>> start Given information
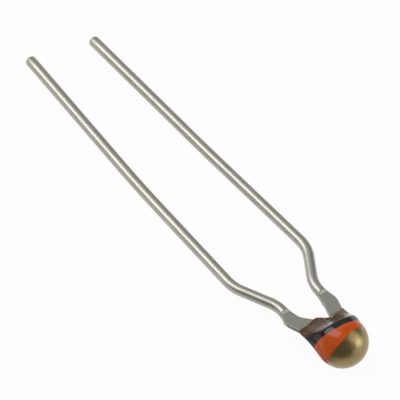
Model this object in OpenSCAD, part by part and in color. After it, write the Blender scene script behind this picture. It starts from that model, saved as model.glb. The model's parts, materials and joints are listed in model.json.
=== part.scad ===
// Bead thermistor on two bare radial wires.
// It lies at rest, on the belly of its bead and on the tips of its wires.
// X runs from the wire tips to the nose of the bead, Y runs across the wires, Z is up.

/* [Wires] */
// Diameter of the tinned wire
wire_d = 0.62; // [0.54:0.01:0.68]
// Distance between the two wires at their outer bends
lead_pitch = 5; // [4.6:0.1:5.4]
// Distance between the two wires where they meet their flattened ends
inner_pitch = 2.5; // [2.4:0.02:2.64]
// Distance from the middle of the bead back to the outer bends
outer_bend_x = 6.6; // [6.2:0.1:7.4]
// Angle at which the short leg of the left wire runs in from its outer bend
left_leg_angle = 26.3; // [22:0.1:32]
// Angle at which the short leg of the right wire runs in from its outer bend
right_leg_angle = 28.5; // [22:0.1:32]
// Radius of the outer bends, to the middle of the wire
outer_bend_r = 2.4; // [1.6:0.1:2.8]
// Radius of the inner bends, to the middle of the wire
inner_bend_r = 2.2; // [1.6:0.1:2.4]
// Length of the left wire from its outer bend to its tip
left_length = 20; // [16:0.1:24]
// Length of the right wire from its outer bend to its tip
right_length = 19.1; // [16:0.1:24]
// Distance from an outer bend to the slight bow in its wire
bow_at = 9; // [6:0.5:12]
// Radius of the slight bow
bow_r = 100; // [60:5:120]
// Angle by which the left wire runs inwards between its outer bend and its bow
left_toe_near = -0.6; // [-1:0.1:2]
// Angle by which the left wire runs inwards beyond its bow
left_toe_far = 1.6; // [0.6:0.1:3]
// Angle by which the right wire runs inwards between its outer bend and its bow
right_toe_near = 3.7; // [3.2:0.1:4]
// Angle by which the right wire runs inwards beyond its bow
right_toe_far = 2.9; // [1.5:0.1:3.1]
// Length over which a cut tip is rounded off
tip_round = 0.12; // [0.06:0.01:0.2]

/* [Flattened ends] */
// Distance from the middle of the bead back to where the press mark starts
press_x = 3.55; // [3.4:0.05:3.7]
// Length of the slope between the round wire and the flat
press_slope = 0.28; // [0.15:0.01:0.4]
// Thickness of the flattened wire
flat_t = 0.25; // [0.2:0.01:0.3]
// Width of the flattened wire
flat_w = 0.87; // [0.8:0.01:1]
// Length over which the flat widens from the wire to its full width
flare = 0.45; // [0.3:0.01:0.6]
// Distance from the middle of the bead back to where the left flat turns inwards
left_turn_x = 2.8; // [2.75:0.01:2.82]
// Angle by which the left flat turns inwards
left_turn = 22; // [20:0.5:25]
// Distance from the middle of the bead back to where the right flat turns inwards
right_turn_x = 2.6; // [2.5:0.01:2.8]
// Angle by which the right flat turns inwards
right_turn = 14; // [12:0.5:16]
// Length of a flat beyond its turn, up to the middle of its round end
tongue = 2.3; // [2.2:0.05:2.4]
// Distance beyond its turn at which the left flat fans out inwards
fan_at = 0.38; // [0.3:0.02:0.5]
// Angle by which the left flat fans out
fan = 23; // [16:0.5:26]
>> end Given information
Output all of the data again, exactly.

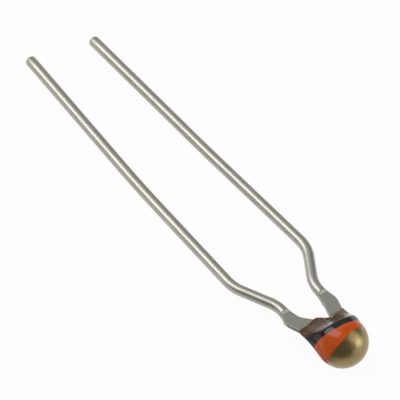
Model this object in OpenSCAD, part by part and in color. After it, write the Blender scene script behind this picture. It starts from that model, saved as model.glb. The model's parts, materials and joints are listed in model.json.
=== part.scad ===
// Bead thermistor on two bare radial wires.
// It lies at rest, on the belly of its bead and on the tips of its wires.
// X runs from the wire tips to the nose of the bead, Y runs across the wires, Z is up.

/* [Wires] */
// Diameter of the tinned wire
wire_d = 0.62; // [0.54:0.01:0.68]
// Distance between the two wires at their outer bends
lead_pitch = 5; // [4.6:0.1:5.4]
// Distance between the two wires where they meet their flattened ends
inner_pitch = 2.5; // [2.4:0.02:2.64]
// Distance from the middle of the bead back to the outer bends
outer_bend_x = 6.6; // [6.2:0.1:7.4]
// Angle at which the short leg of the left wire runs in from its outer bend
left_leg_angle = 26.3; // [22:0.1:32]
// Angle at which the short leg of the right wire runs in from its outer bend
right_leg_angle = 28.5; // [22:0.1:32]
// Radius of the outer bends, to the middle of the wire
outer_bend_r = 2.4; // [1.6:0.1:2.8]
// Radius of the inner bends, to the middle of the wire
inner_bend_r = 2.2; // [1.6:0.1:2.4]
// Length of the left wire from its outer bend to its tip
left_length = 20; // [16:0.1:24]
// Length of the right wire from its outer bend to its tip
right_length = 19.1; // [16:0.1:24]
// Distance from an outer bend to the slight bow in its wire
bow_at = 9; // [6:0.5:12]
// Radius of the slight bow
bow_r = 100; // [60:5:120]
// Angle by which the left wire runs inwards between its outer bend and its bow
left_toe_near = -0.6; // [-1:0.1:2]
// Angle by which the left wire runs inwards beyond its bow
left_toe_far = 1.6; // [0.6:0.1:3]
// Angle by which the right wire runs inwards between its outer bend and its bow
right_toe_near = 3.7; // [3.2:0.1:4]
// Angle by which the right wire runs inwards beyond its bow
right_toe_far = 2.9; // [1.5:0.1:3.1]
// Length over which a cut tip is rounded off
tip_round = 0.12; // [0.06:0.01:0.2]

/* [Flattened ends] */
// Distance from the middle of the bead back to where the press mark starts
press_x = 3.55; // [3.4:0.05:3.7]
// Length of the slope between the round wire and the flat
press_slope = 0.28; // [0.15:0.01:0.4]
// Thickness of the flattened wire
flat_t = 0.25; // [0.2:0.01:0.3]
// Width of the flattened wire
flat_w = 0.87; // [0.8:0.01:1]
// Length over which the flat widens from the wire to its full width
flare = 0.45; // [0.3:0.01:0.6]
// Distance from the middle of the bead back to where the left flat turns inwards
left_turn_x = 2.8; // [2.75:0.01:2.82]
// Angle by which the left flat turns inwards
left_turn = 22; // [20:0.5:25]
// Distance from the middle of the bead back to where the right flat turns inwards
right_turn_x = 2.6; // [2.5:0.01:2.8]
// Angle by which the right flat turns inwards
right_turn = 14; // [12:0.5:16]
// Length of a flat beyond its turn, up to the middle of its round end
tongue = 2.3; // [2.2:0.05:2.4]
// Distance beyond its turn at which the left flat fans out inwards
fan_at = 0.38; // [0.3:0.02:0.5]
// Angle by which the left flat fans out
fan = 23; // [16:0.5:26]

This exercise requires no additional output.